Pero a lo que iba. Los atentados de que Andrés y José Gómez Mena fueron víctimas en la Manzana. Andrés se metió con la mujer de un relojero catalán y el marido ofendido le pasó la cuenta. Fue un asunto de faldas. Otro fue el motivo del atentado que puso a José al borde de la muerte.

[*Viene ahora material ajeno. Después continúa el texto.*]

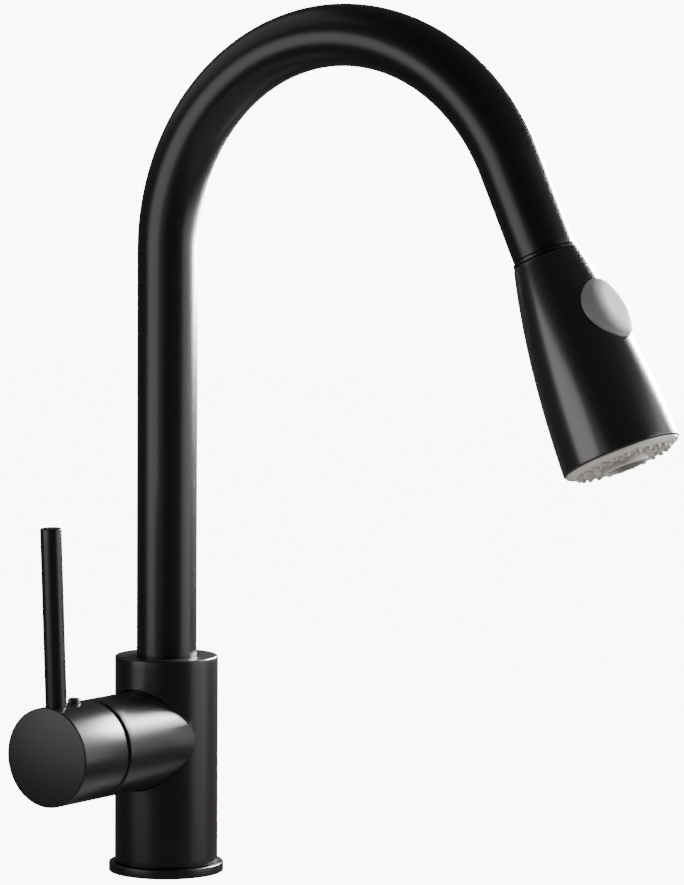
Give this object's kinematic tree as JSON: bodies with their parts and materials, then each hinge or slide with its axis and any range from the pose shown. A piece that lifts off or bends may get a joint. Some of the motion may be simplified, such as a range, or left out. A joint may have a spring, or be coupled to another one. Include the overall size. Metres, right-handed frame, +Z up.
{
  "type": "pull down kitchen faucet",
  "caption": "Single lever gooseneck kitchen faucet in satin black with a swivelling spout, side pin lever and pull-down spray head.",
  "frame": {"origin": "centre of the base flange's underside, on the column's axis, in the plane of the deck", "axes": "+Z up along the column; the spout reaches toward -Y, the mixer arm and lever toward -X"},
  "size_m": [0.1171, 0.2981, 0.4031],
  "materials": {
    "satin_black": "satin black coating over brass or steel",
    "matte_black": "matte black plastic",
    "button_grey": "matte grey plastic",
    "face_grey": "translucent grey soft plastic",
    "brass": "machined brass",
    "steel": "stainless steel",
    "white_plastic": "moulded white plastic",
    "black_rubber": "black rubber",
    "ceramic": "polished alumina ceramic",
    "hose_braid": "dark braided hose cover"
  },
  "bodies": {
    "body": {"base_flange": "satin_black", "base_gasket": "black_rubber", "valve_body": "satin_black", "hose_guide_sleeve": "white_plastic", "cartridge_seal_hot": "black_rubber", "cartridge_seal_cold": "black_rubber", "cartridge_seal_outlet": "black_rubber", "cartridge_base": "white_plastic", "fixed_ceramic_disc": "ceramic", "cartridge_housing": "white_plastic", "cartridge_nut": "brass", "bonnet_dome": "satin_black", "spout_retaining_screw": "steel"},
    "mixer_carrier": {"lever_carrier": "white_plastic", "pivot_pin": "steel"},
    "moving_disc": {"moving_ceramic_disc": "ceramic", "disc_driver": "white_plastic"},
    "handle": {"handle_hub": "satin_black", "handle_lever": "satin_black", "hub_set_screw": "steel", "index_plug": "matte_black", "cartridge_stem": "steel"},
    "spout": {"spout_tube": "satin_black", "spout_adapter": "brass", "spout_glide_ring": "white_plastic", "spout_seal_lower": "black_rubber", "spout_seal_upper": "black_rubber", "spout_end_bushing": "matte_black", "pull_hose_run": "hose_braid"},
    "hose_lead": {"pull_hose_lead": "hose_braid", "hose_ferrule": "steel", "hose_tailpiece": "brass"},
    "spray_head": {"head_shell": "satin_black", "head_core": "white_plastic", "dock_neck": "matte_black", "hose_cone_nut": "brass", "hose_washer": "black_rubber", "check_valve_body": "white_plastic", "check_valve_poppet": "white_plastic", "nozzle_plate": "white_plastic", "spray_face": "face_grey", "aerator_housing": "face_grey", "aerator_screen": "steel", "aerator_seal": "black_rubber", "button_spring": "steel"},
    "diverter_button": {"spray_button": "button_grey", "diverter_spool": "brass"}
  },
  "joints": [
    {"name": "spout_swivel", "type": "hinge", "parent": "body", "child": "spout", "pos_m": [0, 0, 0.09], "axis": [0, 0, 1], "continuous": true},
    {"name": "head_pull", "type": "slide", "parent": "spout", "child": "hose_lead", "axis": [0, -0.4249, -0.9052], "range_m": [0, 0.45], "stiffness_N_per_m": 8, "springref_m": -0.6},
    {"name": "head_spin", "type": "hinge", "parent": "hose_lead", "child": "spray_head", "pos_m": [0, -0.20687, 0.2936], "axis": [0, -0.4249, -0.9052], "continuous": true},
    {"name": "button_press", "type": "slide", "parent": "spray_head", "child": "diverter_button", "axis": [0, 0.9052, -0.4249], "range_m": [0, 0.0025], "stiffness_N_per_m": 400, "springref_m": -0.004, "deforming": ["button_spring"]},
    {"name": "handle_temperature", "type": "hinge", "parent": "body", "child": "mixer_carrier", "pos_m": [-0.0396, 0, 0.06386], "axis": [-1, 0, 0], "range_deg": [-50, 50]},
    {"name": "handle_flow", "type": "hinge", "parent": "mixer_carrier", "child": "handle", "pos_m": [-0.0396, 0, 0.06386], "axis": [0, -1, 0], "range_deg": [0, 25]},
    {"name": "disc_slide", "type": "slide", "parent": "mixer_carrier", "child": "moving_disc", "axis": [0, 0, 1], "range_m": [0, 0.0037]}
  ],
  "couplings": [
    {"joint": "disc_slide", "follows": "handle_flow", "m_per_rad": 0.0079}
  ]
}
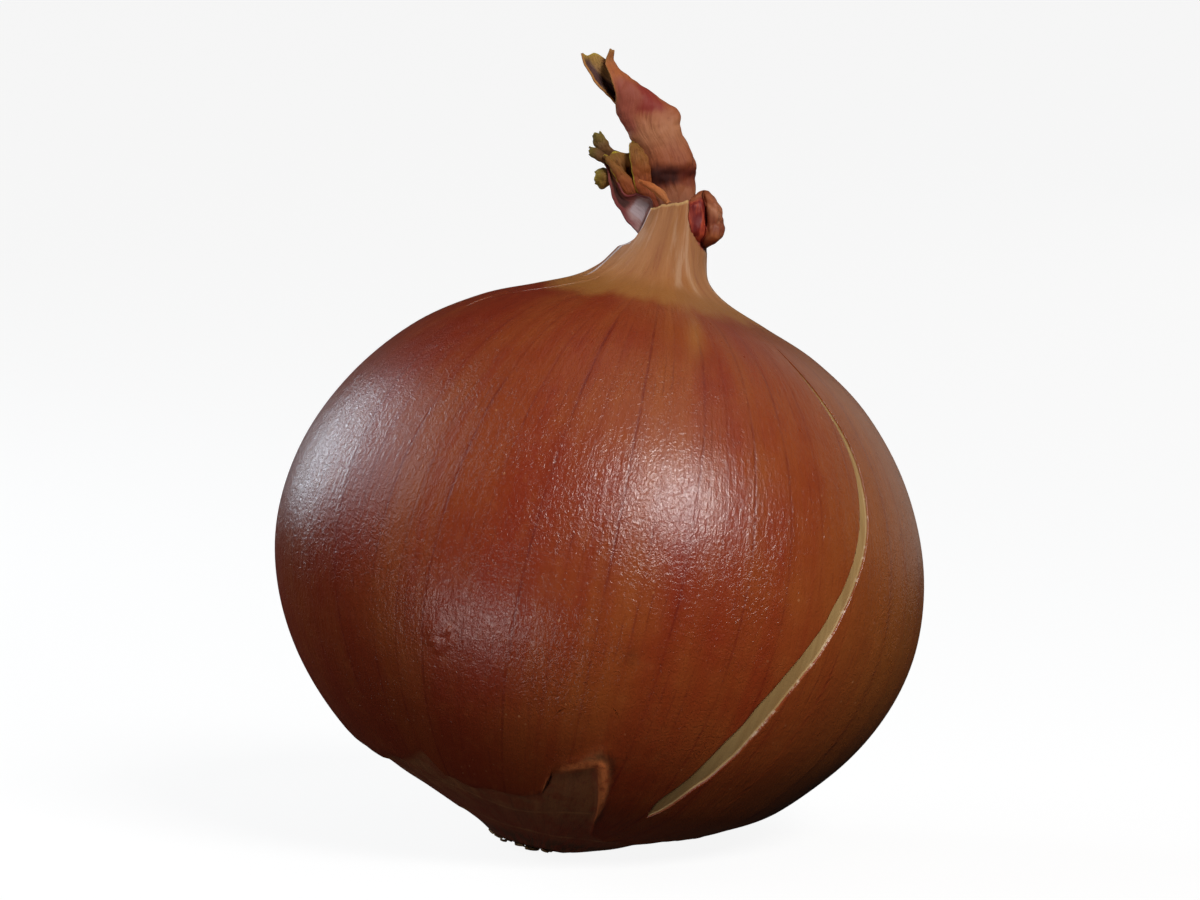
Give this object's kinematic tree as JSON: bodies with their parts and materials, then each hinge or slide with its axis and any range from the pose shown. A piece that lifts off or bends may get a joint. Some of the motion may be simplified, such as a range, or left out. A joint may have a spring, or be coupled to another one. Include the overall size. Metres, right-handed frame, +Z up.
{
  "type": "onion",
  "caption": "Brown-skinned bulb onion with a leaning neck, withered leaf tops, a split in its dry outer skin and a corky root plate.",
  "frame": {"origin": "middle of the onion's box at the surface it rests on", "axes": "+Z up through the leaf tops; the bulb leans to +X; -Y is the side with the long split in the skin"},
  "size_m": [0.0757, 0.0758, 0.093],
  "materials": {
    "onion_skin": "dry, papery and glossy, with darker veins",
    "dry_leaf": "withered, matt to satin",
    "root_cork": "corky and fibrous"
  },
  "bodies": {
    "root": {"bulb": "onion_skin", "dry_leaf_tops": "dry_leaf", "root_plate": "root_cork"}
  },
  "joints": []
}
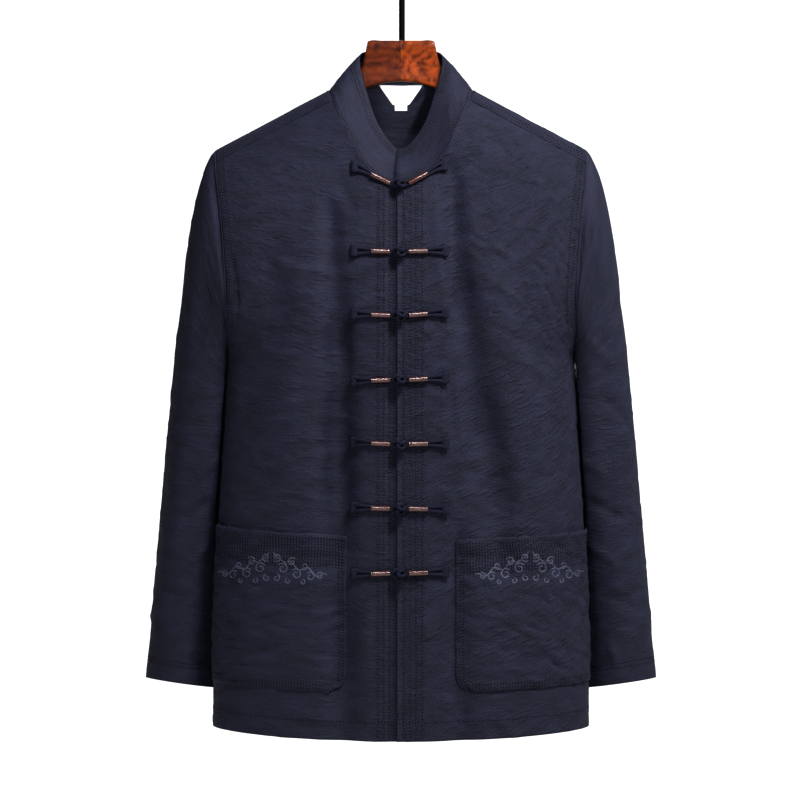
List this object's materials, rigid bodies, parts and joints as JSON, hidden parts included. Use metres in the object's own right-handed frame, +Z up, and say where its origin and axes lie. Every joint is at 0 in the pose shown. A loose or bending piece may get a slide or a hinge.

Ángel Machado Palomino trabajó durante años para Gómez Mena y el magnate azucarero decía tenerlo como su hombre de confianza. Cuando por el vencimiento de una hipoteca adquirió el central Resolución, en Quemado de Güines, pidió a Machado Palomino que lo pusiera a punto. Por los años que el ingenio llevaba inactivo y sus tierras abandonadas, se trataba de una empresa titánica y, en pago, el patrón prometió al empleado hacerlo su socio, palabra que no cumplió llegado el momento pese a las reclamaciones de Machado Palomino, que se vio obligado a renunciar. Exigió este entonces una compensación de 200 000 pesos y tuvo que salir del juego con solo 10 000. Por eso juró vengarse, y en la mañana del 29 de enero de 1951 lo esperó en los portales de la Manzana, lo siguió hasta el interior del edificio y al grito de «Así te quería coger», le metió tres balazos en la caja del cuerpo.